Quantifying the impact of fire on air chemistry and climate


by David Hosansky

christine wiedinmyer

Christine Wiedinmyer. (Photo by Carlye Calvin.)

Whether they burn across the vast evergreen forests of western Canada or the piney woods of the South, wildland fires can have a surprisingly large effect on climate, both in the short and long term. Below are two recent studies from NCAR on what fire means for our atmosphere.

High latitudes, high emissions

With climate change expected to increase the frequency and intensity of boreal wildfires, emissions from these fires are, in turn, expected to influence climate. But scientists are unsure about exactly how this will play out. Much is unknown about the amounts and characteristics of gases and particles from fires and how they influence the radiation budget and chemistry of the atmosphere.

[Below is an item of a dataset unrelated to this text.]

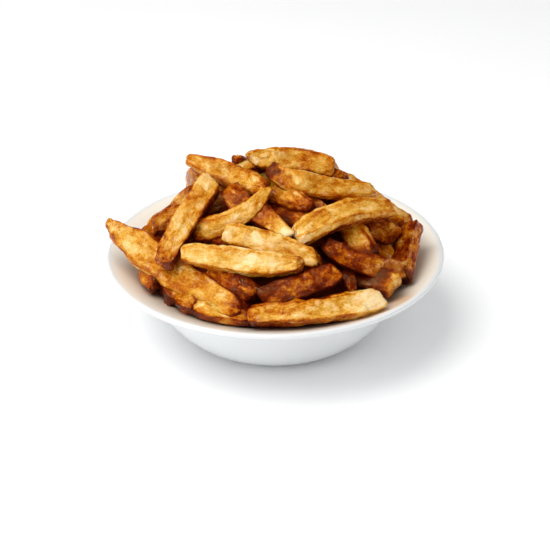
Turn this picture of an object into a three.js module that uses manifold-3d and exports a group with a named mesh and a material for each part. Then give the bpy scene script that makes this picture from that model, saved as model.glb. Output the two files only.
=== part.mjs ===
// A portion of hand-cut french fries, heaped in a white side bowl with a wide sloping flange.
// Millimetres, +Z up. The origin is the middle of the bowl's foot, on the table, and -Y is the front.
// Two solids: the turned bowl, and the heap, which is a core with the fries that show fused onto it.
import * as THREE from 'three';
import { mergeVertices } from 'three/addons/utils/BufferGeometryUtils.js';
import Module from 'manifold-3d';

const wasm = await Module();
wasm.setup();

// ---- Bowl ----
const RIM_RADIUS = 82.5;
const RIM_HEIGHT = 42;
const LIP_DROP = 2.6; // height of the rounded edge's face
const FOOT_RADIUS = 42;
const FOOT_RING_WIDTH = 6;
const FOOT_ROUNDING = 0.6;
const FOOT_RECESS = 1.8; // hollow under the base, inside the foot ring
const SHOULDER_RADIUS = 65; // outside, where the body turns out into the flange
const SHOULDER_HEIGHT = 32.5;
const FLOOR_RADIUS = 36; // inside
const FLOOR_HEIGHT = 6.2;
const MOUTH_RADIUS = 60.4; // inside, where the wall turns out into the flange
const MOUTH_HEIGHT = 31;
const FLANGE_START = [63.5, 34.9]; // radius and height of the flange's upper face at its inner end
const FLANGE_END = [79.2, 41.3];
const BOWL_SIDES = 64;
const CURVE_STEPS = 5;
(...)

A team of scientists from NCAR’s Earth and Sun Systems Laboratory recently approached this problem by studying conditions within the atmosphere and at the very top of it. The researchers, led by Gabriele Pfister, integrated satellite observations and model simulations to look at changes in both solar radiation and the particle loading of upper-latitude skies.

Their study, which appeared in January in the Journal of Geophysical Research–Atmospheres, focused on 2000, a quiet fire season, and 2004, when the fire season in North American boreal forests was unusually severe.

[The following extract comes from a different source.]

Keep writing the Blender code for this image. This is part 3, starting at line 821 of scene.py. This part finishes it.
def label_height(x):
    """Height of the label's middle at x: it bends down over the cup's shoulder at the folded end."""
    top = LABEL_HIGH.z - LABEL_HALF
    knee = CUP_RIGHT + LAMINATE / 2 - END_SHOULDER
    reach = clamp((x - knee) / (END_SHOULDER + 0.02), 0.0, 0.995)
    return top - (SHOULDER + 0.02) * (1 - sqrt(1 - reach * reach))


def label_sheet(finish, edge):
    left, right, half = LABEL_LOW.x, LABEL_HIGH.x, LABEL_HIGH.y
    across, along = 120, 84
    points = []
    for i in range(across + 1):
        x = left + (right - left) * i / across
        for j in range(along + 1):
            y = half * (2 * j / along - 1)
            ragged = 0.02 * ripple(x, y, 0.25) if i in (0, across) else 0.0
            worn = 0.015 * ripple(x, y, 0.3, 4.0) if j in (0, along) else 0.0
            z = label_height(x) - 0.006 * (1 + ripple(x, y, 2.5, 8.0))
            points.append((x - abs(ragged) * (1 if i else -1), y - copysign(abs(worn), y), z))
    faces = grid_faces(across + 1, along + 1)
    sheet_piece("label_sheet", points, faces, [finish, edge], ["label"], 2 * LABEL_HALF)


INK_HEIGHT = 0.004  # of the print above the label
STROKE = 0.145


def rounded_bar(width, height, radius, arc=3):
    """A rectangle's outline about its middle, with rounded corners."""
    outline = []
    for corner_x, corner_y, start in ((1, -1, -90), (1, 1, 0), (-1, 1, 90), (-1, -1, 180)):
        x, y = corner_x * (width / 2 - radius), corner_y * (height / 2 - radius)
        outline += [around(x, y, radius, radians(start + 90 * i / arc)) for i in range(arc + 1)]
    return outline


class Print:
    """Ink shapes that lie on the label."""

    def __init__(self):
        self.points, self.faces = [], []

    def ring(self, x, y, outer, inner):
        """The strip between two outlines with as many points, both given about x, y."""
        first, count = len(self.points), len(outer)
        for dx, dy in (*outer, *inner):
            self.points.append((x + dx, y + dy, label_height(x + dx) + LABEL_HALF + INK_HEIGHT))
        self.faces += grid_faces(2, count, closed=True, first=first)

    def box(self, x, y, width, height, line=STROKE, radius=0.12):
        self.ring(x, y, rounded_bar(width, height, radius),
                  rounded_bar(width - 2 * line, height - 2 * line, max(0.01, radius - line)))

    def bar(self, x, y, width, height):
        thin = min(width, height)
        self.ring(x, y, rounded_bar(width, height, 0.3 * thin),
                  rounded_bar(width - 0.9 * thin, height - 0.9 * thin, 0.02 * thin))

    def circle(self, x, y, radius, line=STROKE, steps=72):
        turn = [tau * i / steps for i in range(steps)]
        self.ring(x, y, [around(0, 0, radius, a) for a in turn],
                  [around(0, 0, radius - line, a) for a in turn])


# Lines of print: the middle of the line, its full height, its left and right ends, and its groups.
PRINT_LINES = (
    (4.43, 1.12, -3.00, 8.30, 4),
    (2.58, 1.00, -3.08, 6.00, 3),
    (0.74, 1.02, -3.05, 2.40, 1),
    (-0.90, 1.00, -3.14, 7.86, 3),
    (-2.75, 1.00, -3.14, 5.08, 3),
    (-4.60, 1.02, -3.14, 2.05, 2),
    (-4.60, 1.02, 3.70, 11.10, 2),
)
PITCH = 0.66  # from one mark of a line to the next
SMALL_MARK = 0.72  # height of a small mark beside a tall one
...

The team found that the short-term impact of wildfires may be to cool regional temperatures, because a large fraction of the particles in the smoke block incoming solar radiation. In the long term, fire emissions appear to warm the climate, because they emit large amounts of carbon dioxide and other greenhouse gases that remain in the atmosphere far longer than the smoke particles. The researchers also found that the emission inventories and climate models appear to underestimate both the amount of particles that are emitted by fires and the extent to which the particles absorb solar radiation.

The impact of U.S. fires

Large-scale fires in a single western or southeastern state can pump as much carbon dioxide into the atmosphere in a few weeks as the state’s entire motor vehicle traffic does in a year. These and other findings by NCAR’s Christine Wiedinmyer and Jason Neff (University of Colorado) were published last October in the journal Carbon Balance and Management.

firefighter

Burning more than 200 square kilometers (77 square miles), the Poomacha fire was the third-largest in San Diego County during Southern California’s disastrous round of wildland fires last October. (Photo by Andrea Booker, FEMA.)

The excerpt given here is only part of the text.